Redford is a nameless sailor on a solo yacht trip on the Indian Ocean. When his thirty-foot boat collides with an abandoned shipping container he must use all his resources to survive.

That’s it. The old man and the sea… and a yacht with a hole in the side. Like “Gravity,” the other recent “adrift in the great yonder” movie, “All is Lost” is an exercise in immersive cinema. Story is secondary to the character’s journey. There is virtually no narrative, just a boiled down man-against-nature plot and a growing sense of desperation as the sailor’s supplies dwindle.

The drama comes from the surroundings, the harsh world recreated by director J.C. Chandor (whose last film “Margin Call” was an overlooked gem). It’s claustrophobic, made doubly intense by watery sound effects and a building feeling of helplessness portrayed on Redford’s face.

The actor is in every frame of the film and although he only speaks a dozen or so lines—many of which are the monosyllabic utterances of distress you’d expect—he manages to create a compelling persona despite the lack of backstory, context or any of the traditional hangers characters get hung on. He is the essence of the film, a man hell bent on survival against increasingly difficult odds.

“All is Lost” is probably more audacious than it is entertaining, but it showcases Chandor’s nimble footed technique and Redford’s effortless star power. Alone and figuratively naked, he holds the screen for the entire 106 minutes, eloquently commenting on the human condition with no words, just action.

LIFE OF PI: 4 STARS

I have a feeling that “Life of Pi’s” success as a novel—it sold 7 million copies and won the Man Booked Prize—lay in its ability to be all things to all people. Readers projected their own interpretations on the story of a boy set adrift in a small boat with only a tiger for a companion.
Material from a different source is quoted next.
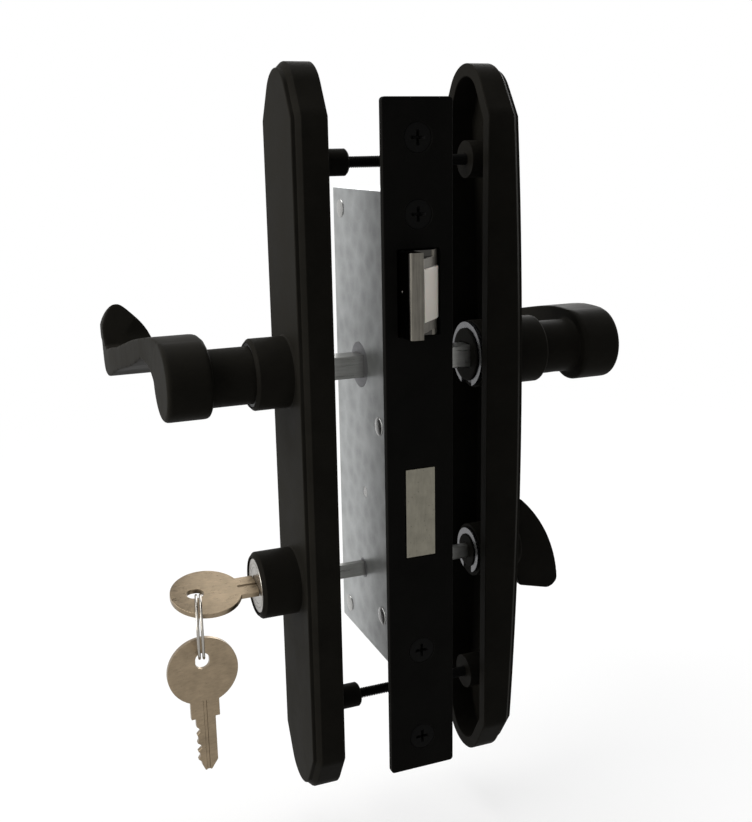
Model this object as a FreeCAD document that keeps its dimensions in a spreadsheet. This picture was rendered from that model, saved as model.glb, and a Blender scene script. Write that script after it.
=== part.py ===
"""Storm door mortise lock set: a flush case in the door's edge, two long escutcheons, two wave levers,
a keyed cylinder with its two keys outside and a thumb turn inside.

X runs through the door (the keyed outside is -X), Y runs into the door from its edge, Z is up.
The origin is on the door's edge, behind the faceplate, half way between the two outer faceplate screws.
"""

import FreeCAD, Part
import math
import os

import Sketcher
from FreeCAD import Placement, Rotation, Vector

doc = FreeCAD.newDocument("storm_door_lock_set")
sheet = doc.addObject("Spreadsheet::Sheet", "sizes")


class Size(float):
    """A number that remembers the sheet formula it came from, so that it can be bound as one."""

    def __new__(cls, value, text):
        made = super().__new__(cls, value)
        made.text = text
        return made

    def __add__(self, other):
        return Size(float(self) + float(other), f"({self.text} + {formula(other)})")

    def __radd__(self, other):
        return Size(float(other) + float(self), f"({formula(other)} + {self.text})")

    def __sub__(self, other):
        return Size(float(self) - float(other), f"({self.text} - {formula(other)})")

    def __rsub__(self, other):
        return Size(float(other) - float(self), f"({formula(other)} - {self.text})")

    def __mul__(self, other):
        return Size(float(self) * float(other), f"({self.text} * {formula(other)})")

    def __rmul__(self, other):
        return Size(float(other) * float(self), f"({formula(other)} * {self.text})")

    def __truediv__(self, other):
        return Size(float(self) / float(other), f"({self.text} / {formula(other)})")

    def __neg__(self):
        return Size(-float(self), f"(0 - {self.text})")


def formula(number):
    """The sheet formula of a size, or the digits of a plain number."""
    if isinstance(number, Size):
        return number.text
    return f"({float(number):.6f})"


def cosine(angle):
    """The cosine of a size in degrees, as a size."""
    return Size(math.cos(math.radians(angle)), f"cos({formula(angle)})")


def sine(angle):
    """The sine of a size in degrees, as a size."""
    return Size(math.sin(math.radians(angle)), f"sin({formula(angle)})")


aliases = []


def size(alias, value, meaning):
    """One driving dimension: a row of the sheet with its name, its value and what it is."""
    aliases.append(alias)
    row = len(aliases)
    sheet.set(f"A{row}", meaning)
    sheet.set(f"B{row}", str(value))
    sheet.setAlias(f"B{row}", alias)
    return Size(value, f"sizes.{alias}")


# Clearances
running_gap = size("running_gap", 0.05, "radial clearance of a turning fit")
loose_gap = size("loose_gap", 0.35, "clearance all round a sliding bolt")
fixed_gap = size("fixed_gap", 0.05, "clearance of a screw, rivet or pressed piece in its hole")
overcut = size("overcut", 1.0, "a cut runs this far past the face that it opens")

# Faceplate and its screws
plate_width = size("plate_width", 24.0, "faceplate width")
plate_length = size("plate_length", 231.5, "faceplate length")
plate_thickness = size("plate_thickness", 2.5, "faceplate thickness")
plate_corner = size("plate_corner", 1.2, "corner radius of the faceplate")
door_screw_spacing = size("door_screw_spacing", 207.0, "distance between the screws into the door")
case_screw_spacing = size("case_screw_spacing", 150.0, "distance between the screws into the case")
case_rise = size("case_rise", 5.0, "middle of the case above the middle of the faceplate")
head_radius = size("head_radius", 4.7, "radius of a faceplate screw's flat head")
screw_radius = size("screw_radius", 2.1, "radius of a faceplate screw's shank")
door_screw_length = size("door_screw_length", 22.0, "length of a door screw behind the faceplate")
case_screw_length = size("case_screw_length", 9.0, "length of a case screw behind the faceplate")
recess_span = size("recess_span", 5.0, "span of a screw's cross recess")
recess_width = size("recess_width", 1.0, "width of a screw's cross recess")
recess_depth = size("recess_depth", 1.8, "depth of a screw's cross recess")

# Case
case_thickness = size("case_thickness", 18.0, "thickness of the case through the door")
case_depth = size("case_depth", 52.0, "depth of the case behind the faceplate")
case_height = size("case_height", 164.0, "height of the case")
case_sheet = size("case_sheet", 1.5, "sheet thickness of the case and its cover")
case_front = size("case_front", 2.0, "thickness of the case's front wall")
lug_radius = size("lug_radius", 4.2, "radius of the case's screw lugs")
lug_length = size("lug_length", 7.0, "length of the case's screw lugs")
rivet_radius = size("rivet_radius", 2.0, "radius of a case rivet")
rivet_head = size("rivet_head", 3.2, "radius of a rivet head")
rivet_head_height = size("rivet_head_height", 0.6, "height of a rivet head")
rivet_inset = size("rivet_inset", 7.0, "rivets in from the case's top, bottom and back")
rivet_front = size("rivet_front", 12.0, "front rivets behind the door's edge")

# Places of the spindle and of the lock, which the faceplate, case and escutcheons share
backset = size("backset", 31.75, "spindle behind the faceplate's outer face")
spindle_rise = size("spindle_rise", 26.75, "spindle above the middle of the faceplate")
lock_spacing = size("lock_spacing", 76.2, "lock cylinder below the spindle")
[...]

Some saw a touching coming-of-age story, others an adventure tale, while other saw it as a spiritual allegory à la Saint Bette of Midler’s “God is watching us… From a distance,” scripture.
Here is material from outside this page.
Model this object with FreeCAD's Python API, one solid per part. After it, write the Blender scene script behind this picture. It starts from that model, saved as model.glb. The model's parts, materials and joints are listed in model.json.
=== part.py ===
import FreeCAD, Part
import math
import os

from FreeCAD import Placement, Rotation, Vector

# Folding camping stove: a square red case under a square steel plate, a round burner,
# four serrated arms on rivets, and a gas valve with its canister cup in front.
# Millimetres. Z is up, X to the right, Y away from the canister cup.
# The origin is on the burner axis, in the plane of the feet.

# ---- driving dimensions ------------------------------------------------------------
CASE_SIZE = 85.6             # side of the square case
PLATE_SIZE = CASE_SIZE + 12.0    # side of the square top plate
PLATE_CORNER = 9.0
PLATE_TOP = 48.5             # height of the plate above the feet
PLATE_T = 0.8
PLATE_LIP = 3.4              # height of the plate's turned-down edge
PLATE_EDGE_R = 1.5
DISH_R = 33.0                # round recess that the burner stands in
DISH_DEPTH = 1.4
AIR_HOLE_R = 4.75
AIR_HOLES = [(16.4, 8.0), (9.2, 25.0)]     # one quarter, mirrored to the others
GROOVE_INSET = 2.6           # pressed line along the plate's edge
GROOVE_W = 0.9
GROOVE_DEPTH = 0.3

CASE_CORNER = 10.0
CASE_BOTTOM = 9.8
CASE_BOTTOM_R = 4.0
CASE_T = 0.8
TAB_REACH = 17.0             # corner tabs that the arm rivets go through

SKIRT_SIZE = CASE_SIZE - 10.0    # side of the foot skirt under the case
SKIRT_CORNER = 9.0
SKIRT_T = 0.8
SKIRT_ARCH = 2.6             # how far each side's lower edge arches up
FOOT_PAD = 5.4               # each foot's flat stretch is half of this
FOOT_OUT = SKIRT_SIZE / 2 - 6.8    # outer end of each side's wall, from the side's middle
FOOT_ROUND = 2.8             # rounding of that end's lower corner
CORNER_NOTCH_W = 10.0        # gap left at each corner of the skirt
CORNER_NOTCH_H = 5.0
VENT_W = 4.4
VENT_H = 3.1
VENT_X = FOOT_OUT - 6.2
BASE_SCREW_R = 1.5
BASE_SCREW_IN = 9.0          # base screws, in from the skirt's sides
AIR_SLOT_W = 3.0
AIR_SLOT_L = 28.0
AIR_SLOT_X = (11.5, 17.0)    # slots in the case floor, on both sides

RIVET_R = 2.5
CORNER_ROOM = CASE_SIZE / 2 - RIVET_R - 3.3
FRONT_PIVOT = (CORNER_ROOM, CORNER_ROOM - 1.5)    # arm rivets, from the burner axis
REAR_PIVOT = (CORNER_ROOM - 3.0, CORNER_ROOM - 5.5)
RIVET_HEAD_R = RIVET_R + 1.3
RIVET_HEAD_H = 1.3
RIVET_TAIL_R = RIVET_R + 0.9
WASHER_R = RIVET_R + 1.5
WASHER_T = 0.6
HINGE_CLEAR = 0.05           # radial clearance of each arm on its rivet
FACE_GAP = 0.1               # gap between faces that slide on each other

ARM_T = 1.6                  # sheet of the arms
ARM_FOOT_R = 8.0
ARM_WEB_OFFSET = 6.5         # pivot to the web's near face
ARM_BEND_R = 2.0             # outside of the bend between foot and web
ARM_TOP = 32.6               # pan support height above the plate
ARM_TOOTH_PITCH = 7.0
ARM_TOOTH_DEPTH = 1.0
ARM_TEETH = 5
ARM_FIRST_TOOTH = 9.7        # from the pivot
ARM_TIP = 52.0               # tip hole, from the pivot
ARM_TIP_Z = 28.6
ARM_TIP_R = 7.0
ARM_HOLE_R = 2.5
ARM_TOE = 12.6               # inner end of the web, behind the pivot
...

The movie, from “Crouching Tiger, Hidden Dragon” director Ang Lee, brings all those themes to vivid life in a film that adheres to the book but is completely cinematic.

Based on Yann Martel’s popular 2001 novel, Suraj Sharma stars as Piscine Molitor “Pi” Patel, a sixteen year-old boy orphaned literally set adrift after the freighter his family was taking from India to a new life in Canada, sinks. He escapes in a lifeboat with a several wild animals, refugees from Pi’s family zoo–an orangutan, hyena, a wounded zebra and a Bengal tiger named Richard Parker. Using ingenuity, plus his instincts for survival and spirituality, he keeps the tiger tame until his destiny becomes clear.
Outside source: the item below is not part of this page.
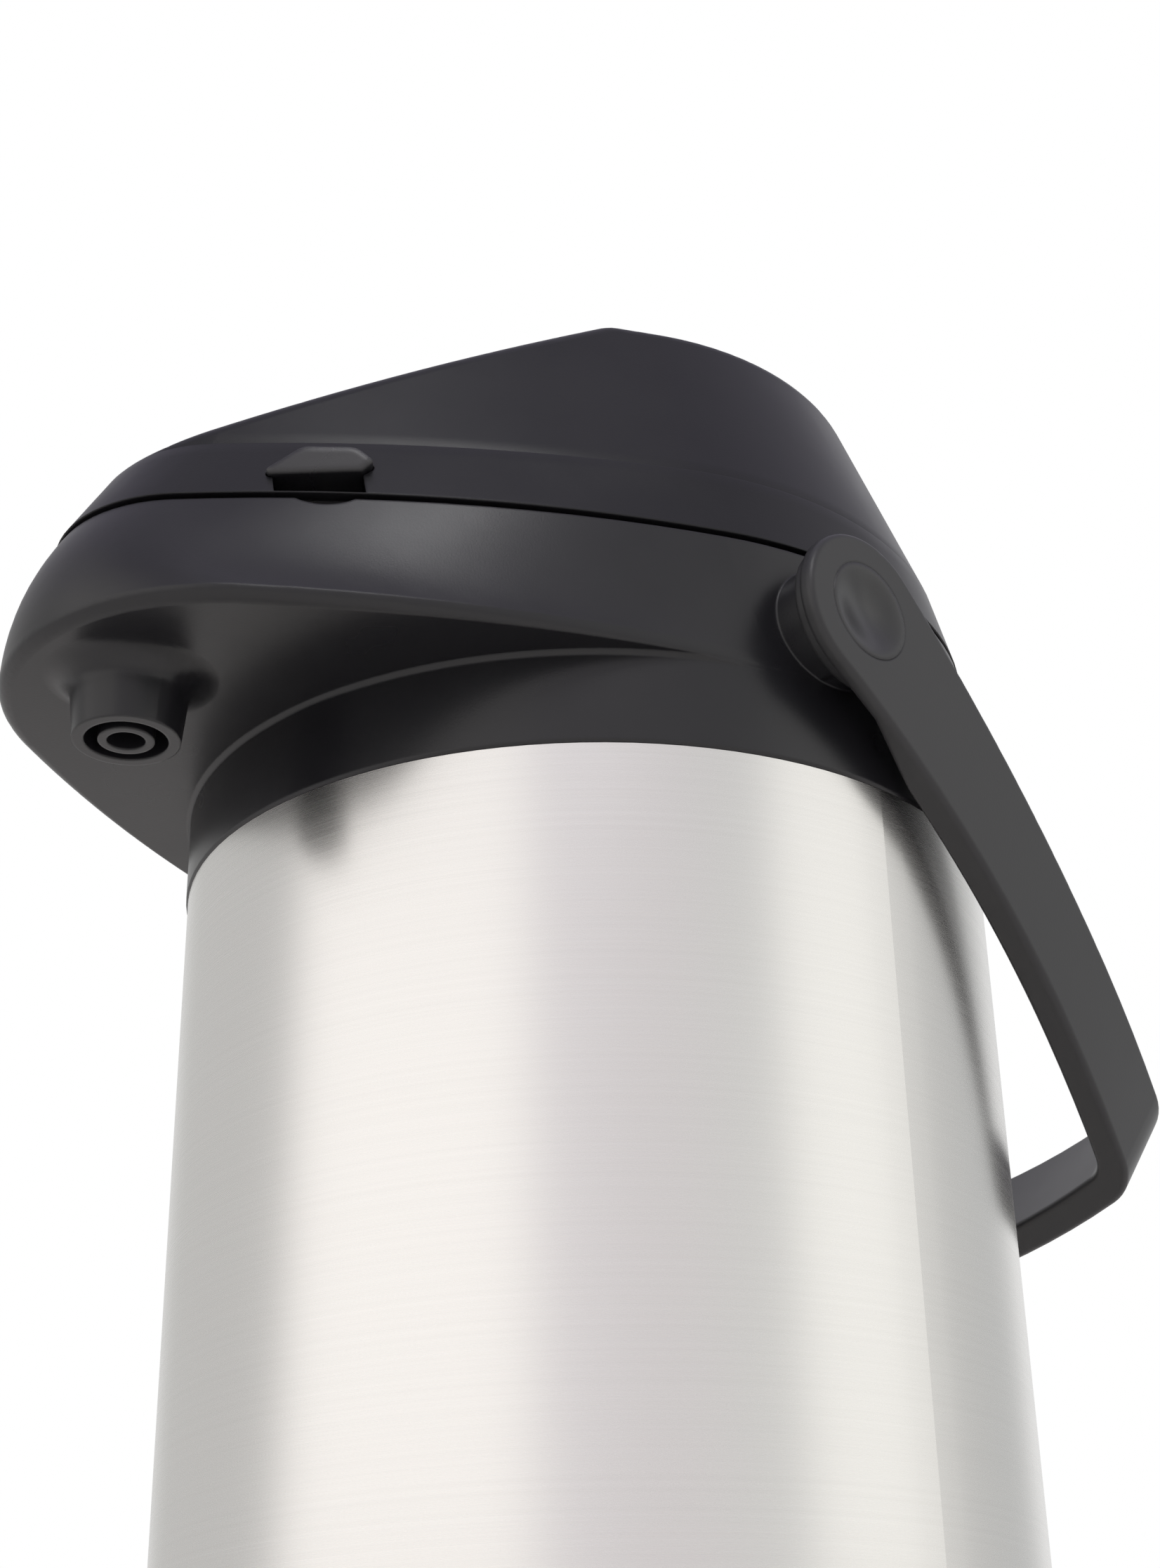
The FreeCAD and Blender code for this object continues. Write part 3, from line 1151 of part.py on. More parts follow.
# Pump: floor over the throat, cup round the well, valves, bellows and return spring
def pump_housing():
    low = float(pump_low)
    plate_top = float(flange_low)
    cup_inner = well_outer + mm.cup_gap
    cup = turned_solid([
        (0, plate_top), (mm.pump_flange, plate_top), (mm.pump_flange, z_flange),
        (cup_inner + mm.cup_wall, z_flange), (cup_inner + mm.cup_wall, z_flange + mm.cup_height),
        (cup_inner, z_flange + mm.cup_height), (cup_inner, z_flange), (0, z_flange)], y=mm.pump_y)
    taken = [upright(mm.small_screw, low, z_flange, x, y) for x, y in pillar_places]
    taken += [upright(mm.small_head + mm.fit_gap, low, plate_top, x, y) for x, y in pillar_places]
    taken.append(upright(mm.valve_stem, low, z_flange, 0, mm.pump_y))
    return cup.fuse(upright(mm.pump_plate, low, plate_top)).cut(taken).removeSplitter()


shaped("pump_housing", pump_housing())
pump_y = tied.pump_y
seal_outer = tied.seal_inner + tied.mouth_seal_width
turned("mouth_seal", [
    (tied.seal_inner, seal_low), (seal_outer, seal_low), (seal_outer, pump_low), (tied.seal_inner, pump_low)])
turned("air_valve", [
    (zero, pump_low - tied.valve_cap_height), (tied.valve_cap, pump_low - tied.valve_cap_height),
    (tied.valve_cap, pump_low), (tied.valve_stem, pump_low), (tied.valve_stem, flange_top),
    (tied.valve_knob, flange_top), (tied.valve_knob, flange_top + tied.valve_knob_height),
    (zero, flange_top + tied.valve_knob_height)], along_y=pump_y)
plate_top = flange_top + tied.valve_plate_height
turned("valve_plate", [
    (tied.valve_hole, flange_top), (tied.valve_plate, flange_top), (tied.valve_plate, plate_top),
    (tied.valve_hole, plate_top)], along_y=pump_y)
button_low = button_edge - tied.button_plate
clamp_low = button_low - tied.clamp_height
turned("bellows_clamp", [
    (tied.clamp_inner, clamp_low), (tied.clamp_outer, clamp_low), (tied.clamp_outer, button_low),
    (tied.clamp_inner, button_low)], along_y=pump_y)


def bellows():
    low = float(plate_top)
    pitch = (float(clamp_low) - low) / bellows_folds
    crests = []
    for fold in range(bellows_folds):
        crests.append((mm.bellows_inner, low + fold * pitch))
        crests.append((mm.bellows_outer, low + (fold + 0.5) * pitch))
    crests.append((mm.bellows_inner, low + bellows_folds * pitch))
    inside = [(radius - mm.bellows_wall, height) for radius, height in reversed(crests)]
    return turned_solid(crests + inside, y=mm.pump_y)


shaped("bellows", bellows())


# Two arcs that join two points and keep both directions
def twin_arcs(start, start_way, end, end_way):
    chord = end - start
    ways = start_way + end_way
    bend = 2 * (1 - start_way.dot(end_way))
    lean = chord.dot(ways)
    reach = (math.sqrt(lean ** 2 + bend * chord.dot(chord)) - lean) / bend
    meet = (start + start_way * reach + end - end_way * reach) * 0.5
    return [tangent_arc(start, start_way, meet), tangent_arc(end, end_way * -1, meet, True)]


def tangent_arc(start, way, end, backwards=False):
    chord = end - start
    along = chord.normalize()
    length = (end - start).Length
    across_way = way - along * way.dot(along)
    sine = across_way.Length
    across_way.normalize()
    bow = length / 2 * math.tan(math.asin(sine) / 2)
    middle = (start + end) * 0.5 + across_way * bow
    arc = Part.Arc(end, middle, start) if backwards else Part.Arc(start, middle, end)
    return arc.toShape()


# Coil about Z: closed end turns with a small gap, open turns between them, four steps to a turn
def coil(radius, wire, low, high, turns):
    close = wire + mm.coil_gap
    open_pitch = (high - low - wire - 2 * close) / (turns - 2)
    steps = 4 * turns
    height = low + wire / 2
    points = []
    for step in range(steps + 1):
        points.append(Vector(
            radius * math.cos(math.pi / 2 * step), radius * math.sin(math.pi / 2 * step), height))
        closed = step < 4 or step >= steps - 4
        height += (close if closed else open_pitch) / 4
    ways = []
    for step, point in enumerate(points):
        before = points[max(step - 1, 0)]
        after = points[min(step + 1, steps)]
        rise = (after.z - before.z) / (min(step + 1, steps) - max(step - 1, 0)) / (math.pi / 2)
        way = Vector(-point.y, point.x, rise)
        ways.append(way.normalize())
    edges = []
    for step in range(steps):
        edges += twin_arcs(points[step], ways[step], points[step + 1], ways[step + 1])
    path = Part.Wire(edges)
    return swept(path, wire / 2), close - wire


spring_low = float(plate_top) + mm.fit_gap
spring_high = float(button_low) - mm.fit_gap
return_spring, gap = coil(mm.spring_radius, mm.spring_wire, spring_low, spring_high, spring_turns)
print("return spring: least gap between turns %.2f mm" % gap)
return_spring.translate(Vector(0, mm.pump_y, 0))
shaped("return_spring", return_spring)


# Push button with a slot for the lock
def push_plate():
    crown = float(button_edge) + mm.button_crown
    edge = float(button_edge)
    inner = button_radius - mm.button_wall
    blank = turned_solid([
        (0, crown), (button_radius * mm.crown_share, crown - mm.button_crown / 4), (button_radius, edge),
        (button_radius, edge - mm.button_skirt), (inner, edge - mm.button_skirt),
        (inner, edge - mm.button_plate), (0, edge - mm.button_plate)])
    rim = [line for line in blank.Edges if abs(line.BoundBox.ZMin - edge) < 0.001 and
           abs(line.BoundBox.ZMax - edge) < 0.001 and line.BoundBox.XMax > button_radius - 0.001]
    blank = blank.makeFillet(mm.button_round, rim)
    gap = mm.fit_gap
    knob = mm.lock_knob_width / 2 + gap
    stem = mm.lock_stem_width / 2 + gap
    tongue = mm.lock_tongue_width / 2 + gap
    stem_end = mm.lock_stem_start + mm.lock_stem_thick + mm.lock_travel + gap
    knob_end = mm.lock_knob_start + mm.lock_knob_length + mm.lock_travel + gap
    tongue_low = z_top + mm.lock_tongue_gap - gap
    tongue_high = z_top + mm.lock_tongue_gap + mm.lock_tongue_thick + gap
    blank = blank.cut([
        block(
            -knob, knob, mm.lock_knob_start - gap, knob_end,
            edge - mm.lock_recess - mm.running_gap, crown + past),
        block(-stem, stem, mm.lock_stem_start - gap, stem_end, edge - mm.button_plate - past, crown),
        block(-tongue, tongue, mm.lock_stem_start, button_radius + past, tongue_low, tongue_high)])
    blank.translate(Vector(0, mm.pump_y, 0))
    return blank


button_radius = mm.well_inner - mm.button_gap
shaped("push_plate", push_plate())


def lock_slider():
    edge = float(button_edge)
    knob_low = edge - mm.lock_recess
    half = mm.lock_knob_width / 2
    stem = mm.lock_stem_width / 2
    tongue = mm.lock_tongue_width / 2
    tongue_low = z_top + mm.lock_tongue_gap
    knob = block(
        -half, half, mm.lock_knob_start, mm.lock_knob_start + mm.lock_knob_length, knob_low,
        knob_low + mm.lock_knob_height)
    top_edges = [edge for edge in knob.Edges if edge.BoundBox.ZMin > knob_low + mm.lock_knob_height / 2]
    knob = knob.makeFillet(mm.small_round, top_edges)
    slider = knob.fuse([
        block(
            -stem, stem, mm.lock_stem_start, mm.lock_stem_start + mm.lock_stem_thick,
            tongue_low, knob_low + past),
        block(-tongue, tongue, mm.lock_stem_start, mm.lock_tongue_end, tongue_low,
              tongue_low + mm.lock_tongue_thick)]).removeSplitter()
    slider.translate(Vector(0, mm.pump_y, 0))
    return slider


shaped("lock_slider", lock_slider())


# Squeeze latches: a tab in the lid window, a plate behind the wall and a hook arm into the collar
def latch(side):
    half = mm.latch_length / 2
    tall = mm.latch_tall / 2
    plate = half + mm.latch_margin
    arm = mm.latch_arm_width / 2
    tab = tab_prism(side, 0, -tab_back, mm.latch_proud)
    outer_edges = [edge for edge in tab.Edges if edge.BoundBox.XMin > mm.latch_proud / 2]
    tab = tab.makeFillet(mm.small_round / 2, outer_edges)
    return tab.fuse([
        block(-plate_back, -tab_back, -plate, plate, -mm.latch_recess - mm.fit_gap, tall + mm.latch_margin),
        block(-plate_back, -tab_back, -arm, arm, -mm.latch_arm_drop, -tall),
        block(-plate_back, -tab_back + mm.latch_hook, -arm, arm, -mm.latch_arm_drop,
              -mm.latch_arm_drop + mm.latch_hook_tall)]).removeSplitter()


for name, side in sides:
    frame = latch_frame(side)
    shaped("latch_" + name, placed(latch(side), frame))
    spring, gap = coil(
        mm.latch_spring_radius, mm.latch_spring_wire, 0, mm.latch_spring_length, latch_spring_turns)
    spring.rotate(Vector(0, 0, 0), Vector(0, 1, 0), -90)
    spring.translate(Vector(-plate_back, 0, 0))
    shaped("latch_spring_" + name, placed(spring, frame.multiply(spring.Placement)))
    print("latch spring %s: least gap between turns %.2f mm" % (name, gap))

# Every object is sound before anything is written
doc.recompute()
for thing in doc.Objects:
    if "Invalid" in thing.State or "Error" in thing.State:
        raise RuntimeError("%s is %s" % (thing.Name, thing.State))
for piece in pieces:
    if piece.Shape.isNull() or not piece.Shape.isValid() or piece.Shape.Volume <= 0:
        raise RuntimeError("%s has no sound solid" % piece.Label)
os.makedirs("parts", exist_ok=True)
for piece in pieces:
    piece.Shape.exportStep("parts/%s.step" % piece.Label)
    print("%-22s %d solid(s), %.0f mm3" % (piece.Label, len(piece.Shape.Solids), piece.Shape.Volume))
print("%d pieces" % len(pieces))
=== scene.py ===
import math

import bpy
from mathutils import Matrix, Vector


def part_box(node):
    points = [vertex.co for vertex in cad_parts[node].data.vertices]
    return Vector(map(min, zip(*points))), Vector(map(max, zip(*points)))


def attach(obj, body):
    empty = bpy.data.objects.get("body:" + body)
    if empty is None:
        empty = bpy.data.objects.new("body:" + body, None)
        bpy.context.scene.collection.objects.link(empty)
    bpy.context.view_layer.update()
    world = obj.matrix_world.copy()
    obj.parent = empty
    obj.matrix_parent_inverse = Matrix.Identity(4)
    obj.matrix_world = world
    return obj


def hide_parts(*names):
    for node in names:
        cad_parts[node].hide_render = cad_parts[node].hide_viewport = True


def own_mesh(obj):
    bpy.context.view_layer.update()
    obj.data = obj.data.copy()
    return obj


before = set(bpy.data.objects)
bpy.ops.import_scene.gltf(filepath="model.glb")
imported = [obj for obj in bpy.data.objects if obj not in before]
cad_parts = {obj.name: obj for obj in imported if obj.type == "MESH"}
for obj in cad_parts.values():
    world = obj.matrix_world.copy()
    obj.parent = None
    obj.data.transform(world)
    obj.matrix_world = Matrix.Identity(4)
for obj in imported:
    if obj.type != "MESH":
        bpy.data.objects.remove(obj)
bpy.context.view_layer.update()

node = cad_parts
scene = bpy.context.scene
print("frame loaded:", len(node), "parts")

# Camera of the photograph: it stands low in front, to the right, and looks up at the head

photoCamera = {
    "place": (0.32915, -0.30161, 0.08105),
    "azimuth": 47.548,   # degrees from +Y to the left
    "tilt": 26.384,      # degrees above the horizon
    "roll": -1.2228,
    "lens": 53.03,       # millimetres
    "sensor": 36,        # millimetres, along the longer side of the photograph
    "nearest": 0.01,     # metres that the camera sees between
    "farthest": 20,
}


def placeCamera():
    data = bpy.data.cameras.new("photoCamera")
    data.lens = photoCamera["lens"]
    data.sensor_width = photoCamera["sensor"]
    data.clip_start = photoCamera["nearest"]
    data.clip_end = photoCamera["farthest"]
    camera = bpy.data.objects.new("photoCamera", data)
    turn = Matrix.Rotation(math.radians(photoCamera["azimuth"]), 4, "Z")
    tilt = Matrix.Rotation(math.radians(90 + photoCamera["tilt"]), 4, "X")
    roll = Matrix.Rotation(math.radians(photoCamera["roll"]), 4, "Z")
    camera.matrix_world = Matrix.Translation(photoCamera["place"]) @ turn @ tilt @ roll
    scene.collection.objects.link(camera)
    scene.camera = camera


placeCamera()
print("camera placed")

# Node helpers: a value is a number or colour, or the output that feeds the socket


def link(tree, output, target):
    tree.links.new(output, target)


def addNode(tree, kind, **settings):
    made = tree.nodes.new(kind)
    for name, value in settings.items():
        setattr(made, name, value)
    return made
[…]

“Life of Pi” is a risky movie that doesn’t take many big chances. Bringing this metaphorical and introspective story to the screen was a challenging and risky venture in itself, but in its execution Lee leans on old-fashioned storytelling. Two thirds of the movie involves man and beast, alone at sea and while there is considerable use of computer generated images–the computer generated tiger is completely believable, and beautifully done—the focus is always kept on the Pi’s journey from inquisitive kid to self-reliant survivor.

It’s during this long section that Lee’s hand is most evident, particularly in a few tense moments when the main character and the tiger try to forge an uneasy truce. The unusual story is complimented by many startlingly beautiful images, like a full moon illuminating a sea brimming with jellyfish, turning them into incandescent underwater lanterns or an island overflowing with meerkats.

The segments that book end the film, however, are less successful. The set-up involves a writer (Rafe Spall) discussing the wild story with a middle-aged Pi (Irrfan Khan). It’s an old-hat way of providing context, and while Khan’s performance is terrific, the exposition that drives these scenes is of the “so what happened next” variety.

Like the main character “Life of Pi” drifts off course from time to time, but despite some ill advised magic realism and some repetition, Lee steers the story into safe, comforting waters.